In short, Udi continued, as far as I’m concerned, you are staying. I also don’t hear you objecting. So let’s get on with it. On your desk are the initial drafts of three operational orders. All I have done is to indicate HQ’s objectives. The rest of the planning is up to you.
I began mapping out three different operations, two in Europe and a third in another ‘soft target area’. Before I’d finished considering these three, more ‘outline’ plans of HQ’s objectives in operations in South America and Africa landed on my desk.

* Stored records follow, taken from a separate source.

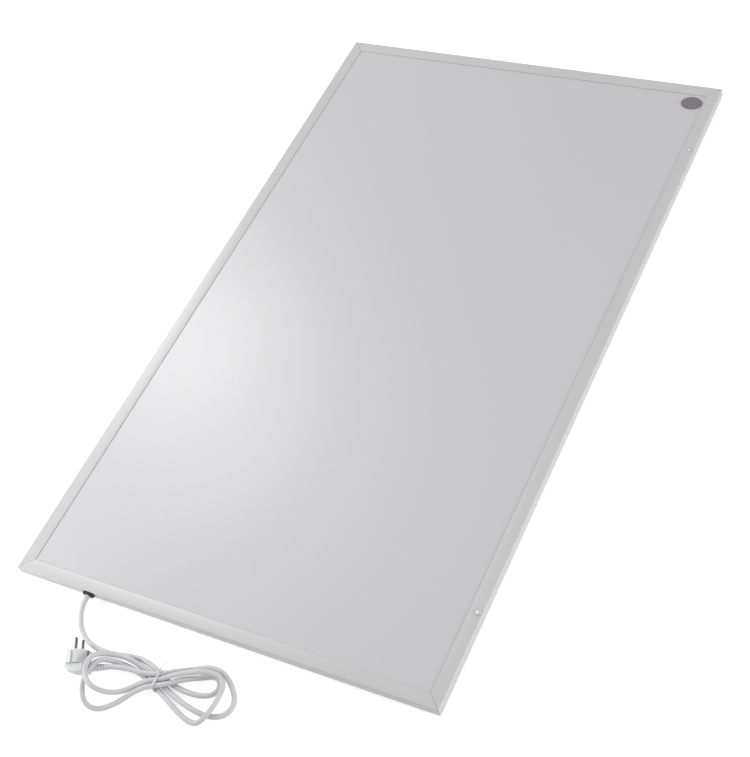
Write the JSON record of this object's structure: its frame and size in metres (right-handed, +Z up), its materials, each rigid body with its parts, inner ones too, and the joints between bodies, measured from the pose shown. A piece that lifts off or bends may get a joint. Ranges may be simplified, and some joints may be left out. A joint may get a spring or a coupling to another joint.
{
  "type": "infrared panel heater",
  "caption": "Thin framed infrared heating panel with a plain white radiating plate, wall hangers on its back, and a bundled supply cord with an earthed plug.",
  "frame": {"origin": "on the floor, under the middle of the panel as it lies on its back", "axes": "+Z up, out of the heating face; +X along the short side, towards the side with the two frame screws; +Y along the long side, away from the cord"},
  "size_m": [0.6, 1.1311, 0.0347],
  "materials": {
    "frame_lacquer": "satin white lacquer on aluminium",
    "plate_powder_coat": "fine textured white powder coat on steel",
    "bright_steel": "bright plated steel",
    "zinc_steel": "zinc plated steel",
    "plug_nickel": "nickel plated brass",
    "plug_plastic": "moulded white plastic",
    "cord_sheath": "smooth white PVC",
    "grommet_rubber": "black moulded rubber",
    "tie_nylon": "pale plastic covered wire",
    "badge_plastic": "dark moulded plastic",
    "carbon_film": "carbon heating film",
    "reflector_foil": "bright foil",
    "mineral_board": "pressed mineral wool",
    "terminal_nylon": "moulded nylon",
    "contact_brass": "bright brass",
    "live_insulation": "brown PVC",
    "neutral_insulation": "blue PVC",
    "earth_insulation": "green and yellow PVC"
  },
  "bodies": {
    "panel": {"cord_grommet": "grommet_rubber", "cord_hank": "cord_sheath", "cord_lead": "cord_sheath", "cord_tail": "cord_sheath", "cord_tie": "tie_nylon", "corner_badge": "badge_plastic", "corner_key_bottom_left": "zinc_steel", "corner_key_bottom_right": "zinc_steel", "corner_key_top_left": "zinc_steel", "corner_key_top_right": "zinc_steel", "earth_bond_wire": "earth_insulation", "earth_core": "earth_insulation", "earth_lug": "zinc_steel", "earth_screw": "zinc_steel", "fixed_contact": "contact_brass", "frame_bottom": "frame_lacquer", "frame_left": "frame_lacquer", "frame_right": "frame_lacquer", "frame_screw_bottom": "bright_steel", "frame_screw_top": "bright_steel", "frame_top": "frame_lacquer", "front_plate": "plate_powder_coat", "hanger_bottom_left": "zinc_steel", "hanger_bottom_right": "zinc_steel", "hanger_rivet_bottom_left_a": "zinc_steel", "hanger_rivet_bottom_left_b": "zinc_steel", "hanger_rivet_bottom_right_a": "zinc_steel", "hanger_rivet_bottom_right_b": "zinc_steel", "hanger_rivet_top_left_a": "zinc_steel", "hanger_rivet_top_left_b": "zinc_steel", "hanger_rivet_top_right_a": "zinc_steel", "hanger_rivet_top_right_b": "zinc_steel", "hanger_top_left": "zinc_steel", "hanger_top_right": "zinc_steel", "heating_element": "carbon_film", "inner_cord": "cord_sheath", "insulation_board": "mineral_board", "live_core": "live_insulation", "live_element_lead": "live_insulation", "live_link": "live_insulation", "neutral_core": "neutral_insulation", "neutral_element_lead": "neutral_insulation", "plug_body": "plug_plastic", "plug_earth_strip_left": "plug_nickel", "plug_earth_strip_right": "plug_nickel", "plug_pin_lower": "plug_nickel", "plug_pin_upper": "plug_nickel", "plug_rear_cover": "plug_plastic", "plug_strain_relief": "plug_plastic", "rear_cover": "frame_lacquer", "reflector_sheet": "reflector_foil", "terminal_block": "terminal_nylon", "terminal_screw_1": "contact_brass", "terminal_screw_2": "contact_brass", "terminal_screw_3": "contact_brass", "thermal_cutout_case": "terminal_nylon"},
    "thermal_arm": {"bimetal_arm": "contact_brass"}
  },
  "joints": [
    {"name": "thermal_arm_bend", "type": "hinge", "parent": "panel", "child": "thermal_arm", "pos_m": [-0.1429, -0.455, 0.0127], "axis": [0, -1, 0], "range_deg": [0, 3]}
  ]
}
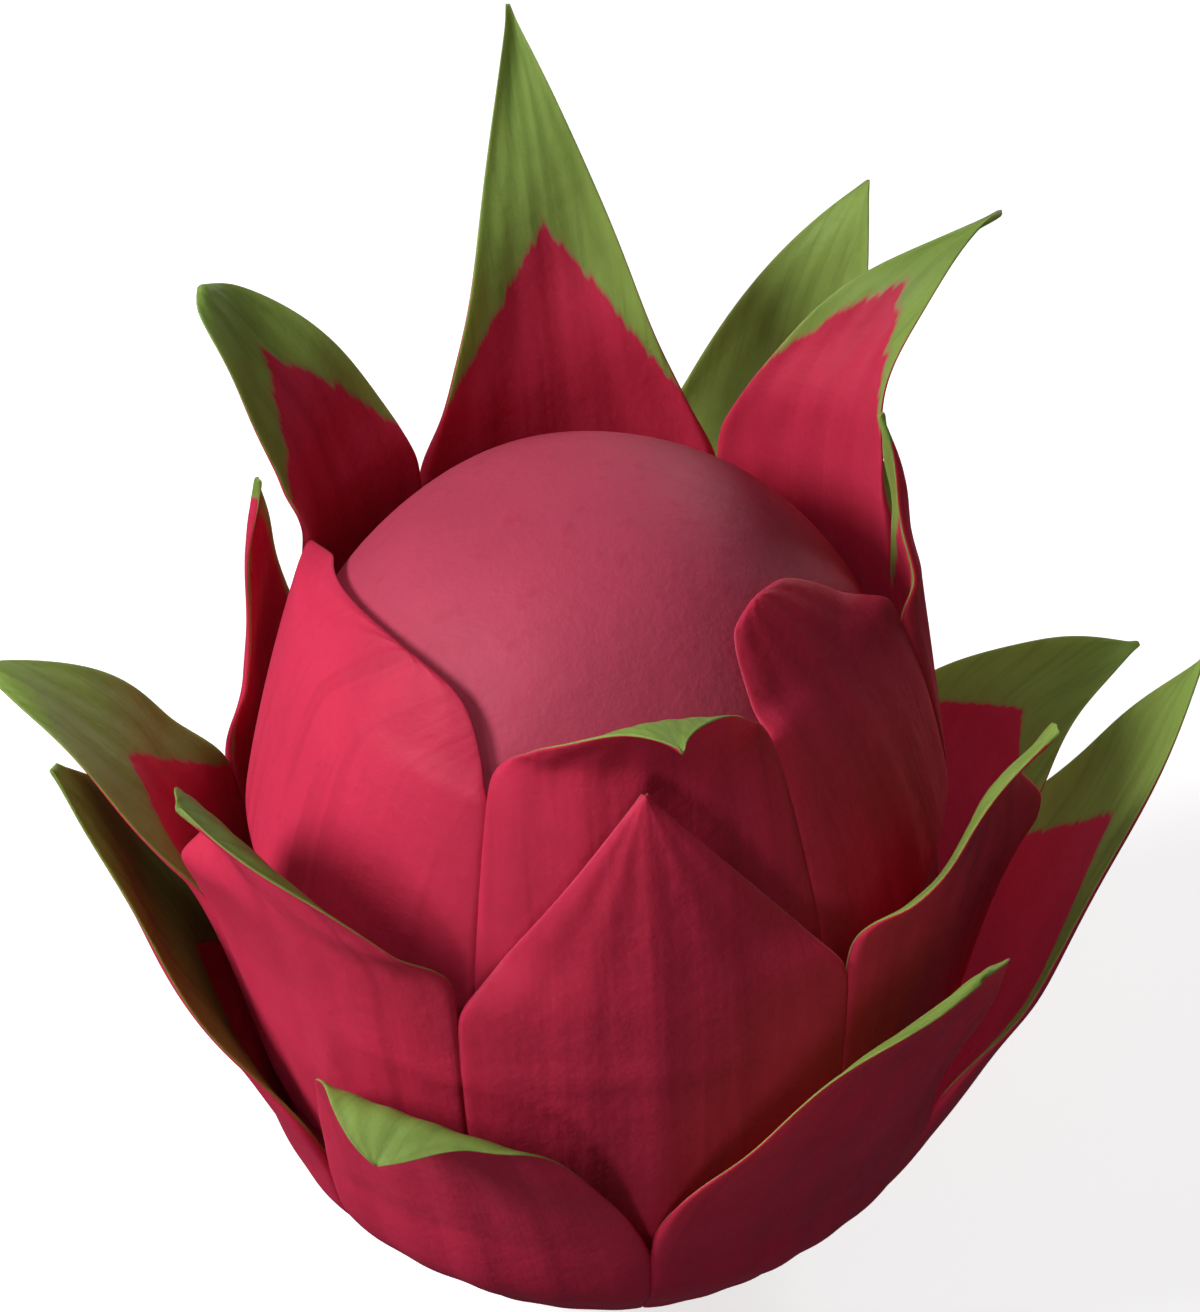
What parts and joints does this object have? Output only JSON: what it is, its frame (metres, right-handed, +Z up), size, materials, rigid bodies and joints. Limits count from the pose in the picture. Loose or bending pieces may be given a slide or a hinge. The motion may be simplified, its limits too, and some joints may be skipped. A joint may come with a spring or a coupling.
{
  "type": "dragon fruit",
  "caption": "Whole pitaya standing on its stem end, a fleshy egg-shaped body wrapped in overlapping leaf-like scales with green tips.",
  "frame": {"origin": "centre of the small flat rest spot at the stem end, on the surface the fruit stands on", "axes": "+Z up along the standing fruit, -Y towards the viewer at the fruit's front, +X to the viewer's right"},
  "size_m": [0.1549, 0.1194, 0.151],
  "materials": {
    "body_skin": "waxy satin, light pink red",
    "crown_scale_skin": "waxy satin, pink red with green tips",
    "middle_scale_skin": "waxy satin, crimson with green tips",
    "lower_scale_skin": "waxy satin, deep crimson with green tips"
  },
  "bodies": {
    "root": {"crown_scale_front": "crown_scale_skin", "crown_scale_front_left": "crown_scale_skin", "crown_scale_front_right": "crown_scale_skin", "crown_scale_rear": "crown_scale_skin", "crown_scale_rear_left": "crown_scale_skin", "crown_scale_rear_right": "crown_scale_skin", "crown_scale_right": "crown_scale_skin", "fruit_body": "body_skin", "lower_scale_front_left": "lower_scale_skin", "lower_scale_front_right": "lower_scale_skin", "lower_scale_left": "lower_scale_skin", "lower_scale_rear": "lower_scale_skin", "lower_scale_rear_left": "lower_scale_skin", "lower_scale_rear_right": "lower_scale_skin", "lower_scale_right": "lower_scale_skin", "middle_scale_front": "middle_scale_skin", "middle_scale_front_left": "middle_scale_skin", "middle_scale_front_right": "middle_scale_skin", "middle_scale_left": "middle_scale_skin", "middle_scale_rear": "middle_scale_skin", "middle_scale_rear_left": "middle_scale_skin", "middle_scale_rear_right": "middle_scale_skin", "middle_scale_right": "middle_scale_skin"}
  },
  "joints": []
}
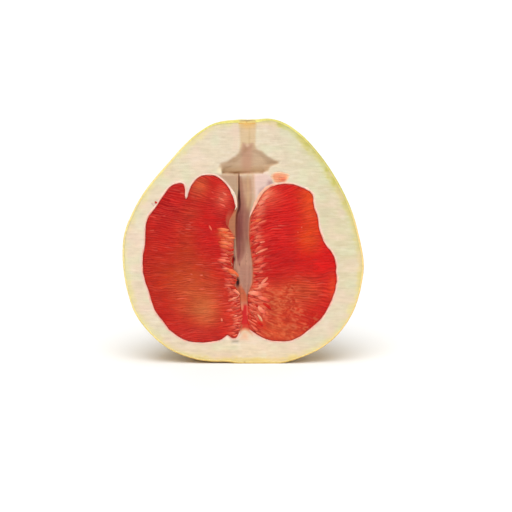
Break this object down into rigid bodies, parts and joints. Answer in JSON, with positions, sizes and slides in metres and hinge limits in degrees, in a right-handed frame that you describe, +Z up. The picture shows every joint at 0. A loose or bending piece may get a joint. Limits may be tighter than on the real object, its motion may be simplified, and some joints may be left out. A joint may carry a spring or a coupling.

But the thoughts of the head of the department responsible for the planning of these missions were roaming between the houses of a small desert village.
Udi called me into his office twice to ask why the preparation of the operational orders was so delayed and whether I was all right. The task was finally completed with the assistance of Levanon, my deputy. Members of the teams had numerous comments to make on the details and the chosen methods of operation and I incorporated most of the changes they asked for.
Udi himself, Levanon and I, were to lead the three operations and our departures were to be staggered.
I was sent to Paris. The government in Jerusalem took a dim view of the contacts the French intelligence services had begun to establish with Hamas. Their protests achieved nothing. According to information we received, Abu Ali Fayyad, one of the leaders of the Ezzedeen al Qassam Brigades, the military wing of Hamas, was due to arrive in Paris from Gaza for talks with the heads of French intelligence. When this became known, the decision was taken to put a violent end to the talks. Although Fayyad had a great deal of blood on his hands, I again had reservations. These were referred to the head of the Mossad for his consideration, and once more rejected. Now, without Orit’s moral compass, I felt that these qualms were nothing but lip service, a procedural pretence that was obvious to everyone; I protest, my objection is dismissed, and I carry out the operation. I also knew that my hesitations did not absolve me from responsibility.
A quick reconnaissance of Orly airport revealed that Fayyad had been received by just one person–apparently an employee of the local intelligence service–who took him in one of the service’s official cars to his hotel.
Our team was small. Splitting the operatives between three different operations meant that the manpower available to me was stretched to the limit. This made it impossible for me to keep Arnon, my number one, unexposed until the operation itself and also forced me to involve him in tailing the target.
The keen-eyed Fayyad noticed that the person walking into the hotel after him was the same individual who had stood by his side while they were both waiting to be picked up at the entrance to the airport. He pointed this out to his host. The Frenchman lost no time, went up to Arnon, presented some sort of official ID, and asked him to identify himself. At first, Arnon expressed his astonishment and indignation, but when the man insisted and threatened to arrest him, he took out an Australian passport, answered a number of questions, and was allowed to go. He just managed to hear the escort saying to his guest ‘At seven then.’
I sent the disappointed Arnon back to Israel and took on his role myself, cursing and vowing that this was the last time I would go abroad. That’s it. I have no patience for such stupidities and no stamina for this kind of mishap. I have no energy, period.